Quand le démon a réussi cette œuvre de nous rendre tellement fous de nous-mêmes que nous nous préférons à tout le monde, le démon va s’installer à la place.

La première phase, c’est le culte de l’homme par l’homme : c’est le culte du moi par moi. Je deviens le centre d’intérêt – égocentrisme, égoïsme –, je deviens le centre de tous les besoins de la terre. Je me fais servir et je ne sers jamais personne. Quand je me suis ainsi idolâtré moi-même, il y a quelqu’un qui prend la place en moi, c’est le démon.

La deuxième phase, le démon me laisse dans le cœur je ne sais quelle idée dépravée qui vient de lui. Et comme je m’identifie à ce jugement, je ne me rends plus compte que ce n’est plus moi-même, mais que je suis possédé par une force mauvaise, et c’est cette force mauvaise que j’adore. Je crois m’adorer encore moi-même que déjà, j’adore le démon.

Alors, vous comprenez que lorsqu’on a cédé à cette double horreur de s’adorer soi-même et, finalement, d’être ainsi dépersonnalisé, d’être aliéné et d’adorer le démon en nous-mêmes, alors on accepte toutes les œuvres du démon dans le monde.

Comment nous guérir de cela ? Lorsque nous défendons une idée qui est fausse, nous la défendons parce qu’elle a été la nôtre un jour. C’est là qu’il faut attaquer. Chercher la vérité, c’est mettre le démon dehors. Reconnaître ses erreurs, renoncer à ses hérésies pour se soumettre à la vérité de Dieu, pour se soumettre à la loi de Dieu, c’est déjà chasser le démon de nous-mêmes.

Lorsque nous avons ainsi été remis dans la vérité par l’obéissance et la soumission à nos supérieurs, nous n’adorons plus le démon en nous-mêmes, mais nous continuons peut-être à nous adorer, à nous préférer nous-mêmes à toutes choses. Nous en sommes à la deuxième étape : pour chasser le démon, il faut préférer les autres à soi-même. Systématiquement, voir les vertus des autres et nos défauts, servir les autres et non pas se servir soi-même, aimer les humiliations, aimer l’humilité par laquelle nous sommes remis à notre vraie place. L’humilité, c’est la vérité.
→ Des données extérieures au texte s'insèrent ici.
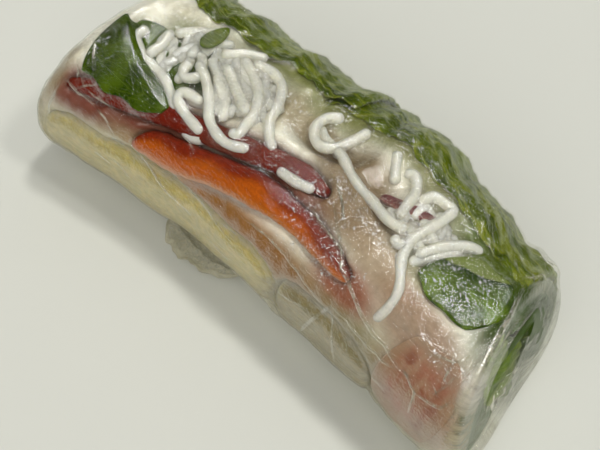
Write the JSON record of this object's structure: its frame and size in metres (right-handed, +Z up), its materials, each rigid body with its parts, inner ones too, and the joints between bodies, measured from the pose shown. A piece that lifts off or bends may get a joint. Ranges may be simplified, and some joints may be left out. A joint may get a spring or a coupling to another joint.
{
  "type": "rice paper roll",
  "caption": "Whole rice paper roll lying on its long side: clear wet wrapper round rice noodles, herb and lettuce leaves, pepper and cucumber strips and a meat slice.",
  "frame": {"origin": "on the table under the middle of the roll's box", "axes": "+X along the roll towards the end with the open pocket, +Z up, -Y to the front with the cucumber"},
  "size_m": [0.1156, 0.0516, 0.0386],
  "materials": {
    "rice_paper": "wet, clear where it clings and milky where it stands off",
    "noodle": "moist, slightly glossy cooked rice noodle",
    "herb": "dark green leaf with veins, wet",
    "lettuce": "pale and mid green crumpled leaf, wet",
    "pepper_red": "dark red pepper strip",
    "pepper_orange": "orange pepper flesh with a red skin edge",
    "cucumber": "pale yellow green strip, moist",
    "cucumber_pale": "pale grey green strip, moist",
    "meat": "pink cooked slice with white bands",
    "cabbage": "purple brown shred"
  },
  "bodies": {
    "root": {"rice_paper": "rice_paper", "noodles": "noodle", "herb_far": "herb", "herb_tip": "lettuce", "herb_near": "herb", "lettuce_far": "lettuce", "lettuce_near": "lettuce", "pocket_leaf": "lettuce", "pepper_front": "pepper_orange", "pepper_back": "pepper_red", "cucumber_far": "cucumber", "cucumber_near": "cucumber_pale", "meat_slice": "meat", "cabbage_shred": "cabbage"}
  },
  "joints": []
}
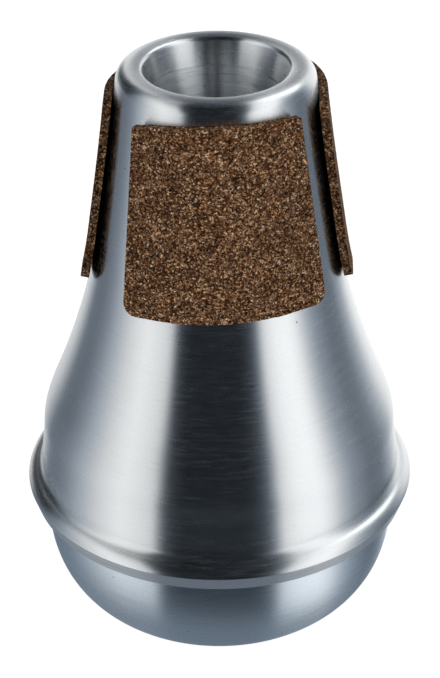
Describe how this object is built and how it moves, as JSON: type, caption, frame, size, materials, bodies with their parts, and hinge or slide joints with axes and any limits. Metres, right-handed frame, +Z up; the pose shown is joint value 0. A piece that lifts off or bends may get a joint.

Aimons la vérité de l’Église, soumettons-nous à l’Église et à son magistère. Et ensuite, travaillons à aller plus loin dans l’humilité, en nous jugeant inférieurs aux autres. Le démon sera mis à la porte de notre âme et nous aurons une vue aussi claire sur nous-mêmes que sur le monde extérieur. Ainsi, ayant fait la place vide, ayant chassé le démon, c’est Jésus-Christ qui entrera en nous et qui y régnera pacifiquement.